Eric Rosen <erosen@cisco.com> Fri, 12 March 2010 16:27 UTC

To: l3vpn@ietf.org
Subject:
Date: Fri, 12 Mar 2010 11:13:28 -0500
Message-ID: <32177.1268410408@erosen-linux>
From: Eric Rosen <erosen@cisco.com>
Precedence: list
Reply-To: erosen@cisco.com

A few questions and comments on draft-morin-l3vpn-mvpn-fast-failover-04.

The proposed UMH selection procedure is:

   o  first, the UMH candidates that either (a) advertise a PMSI bound
      to a tunnel that is "up", or (b) do not advertise any I- or S-
      PMSI applicable to the said (C-S,C-G) but have associated a VRF
      Route Import BGP attribute to the unicast VPN route for S (this is
      necessary to avoid considering invalid some UMH PEs that use a a
      policy where no I-PMSI is advertised for a said VRF and where only
      S-PMSI are used, the S-PMSI advertisement being possibly done only
      after the upstream PE receives a C-multicast route for (C-S,
      C-G)/(C-*, C-G) to be carried over the advertised S-PMSI)

I think condition (a) really has to be "advertise a PMSI bound to a tunnel,
where the specified tunnel is not known to be down".  Saying "Not known to
be down" is not the same as saying "up".

Otherwise, consider the following:

- PE-R sees:

  * a route to C-S via PE-S1

  * a route to C-S via PE-S2

  where the route via PE-S2 is preferable

- PE-S1 has bound (C-S,C-G) to an S-PMSI instantiated by P-tunnel P1

- PE-S2 has bound (C-S,C-G) to an S-PMSI instantiated by P-tunnel P2

- PE-R happens to be already joined to P-tunnel P1, and is actively
  receiving traffic on it

- PE-R is not already joined to P-tunnel P2

Clearly PE-R will regard P1 as being up.  But what about P2?  PE-R cannot
know whether P2 is up, as PE-R is not joined to it.  Yet we certainly don't
want PE-R to pick PE-S1 as the UMH for (C-S,C-G) in this case.

A consequence is that PE-R has to keep track, for each (C-S, C-G), of the
set of UMH candidates whose tunnels are known to be down.  This is necessary
so that PE-R can redo the UMH selection whenever one of those tunnels is no
longer known to be down.  (Assuming of course that one wants to reoptimize
the routing when a tunnel comes back up.)  The draft should say something
about how one knows to return to the optimal route when a tunnel comes up.

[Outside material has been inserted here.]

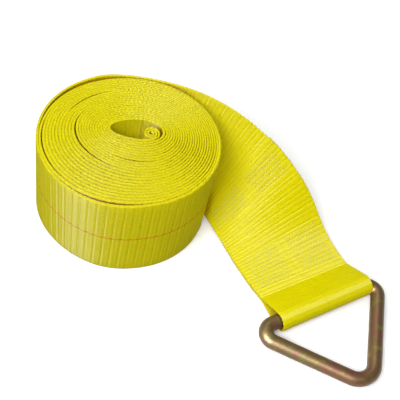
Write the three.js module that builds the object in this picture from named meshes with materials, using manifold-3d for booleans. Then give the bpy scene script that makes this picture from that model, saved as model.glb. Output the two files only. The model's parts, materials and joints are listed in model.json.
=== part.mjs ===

I also have a question about whether changing UMH can really be considered
"fast failover" under most circumstances.  If PE-R is already joined to
PE-S1's tunnel when PE-S2's tunnel fails, then PE-R can certainly switch
quickly from receiving (C-S,C-G) on one tunnel to receiving it on the other.
But suppose PE-R is not already joined to PE-S1's tunnel.  Now PE-R must
engage in control plane activity in order to keep getting the (C-S,C-G)
traffic. So where's the "fast restoration"?  Fast restoration schemes are
usually focused on keeping the data flowing without waiting for control
plane activity to complete.

This is particularly relevant when the "tunnel down" status is inferred by
PE-R from the fact, locally detected, that the last hop link of the tunnel
is down.  In this case, the tunnel will get automatically reconstituted
after the IGP distributes the link status change.  If PE-R changes UMH, it
may need to send a Join (whether in PIM or in BGP) to the new UMH, and the
new UMH itself may need to send a C-PIM Join out a VRF interface.  Then PE-R
needs to add itself to the new P-tunnel, and this may involve a fair amount
of signaling, both in the tunnel set protocol (mLDP or RSVP-TE) and in BGP
(e.g., the new UMH may need to send a new S-PMSI A-D route, and PE-R may
then need to send a new Leaf A-D route.)  For this to count as a "fast
restoration" scheme, all this has to be done in less time than it would take
for the IGP to react to the link outage.

If "hot root standby" is being used, then these concerns don't apply unless
the standby tunnel and the primary tunnel happen to have the same last link
(which is certainly possible).

The draft does say:

   if the PE can determine that there is no fast
   restoration mechanism (such as MPLS FRR [RFC4090]) in place for the
   P-tunnel, it can update the UMH immediately.  Else, it should wait
   before updating the UMH, to let the P-tunnel restoration mechanisms
   happen

But this doesn't really address he issue I raise above.  If the timer has to
be long enough to let the IGP converge, there's not much point in having it
at all.

With regard to the procedures for use of the "standby community":

- For the "hot root standby" scheme, I don't think the community is
  necessary, as it doesn't seem to play any role.

- For the cold and warm root standby schemes, it seems that the standby PE
  has to know who the primary PE for a given (C-S,C-G) is.  I don't really
  see how this will work, since each downstream PE could have a different
  primary PE.

Eric Rosen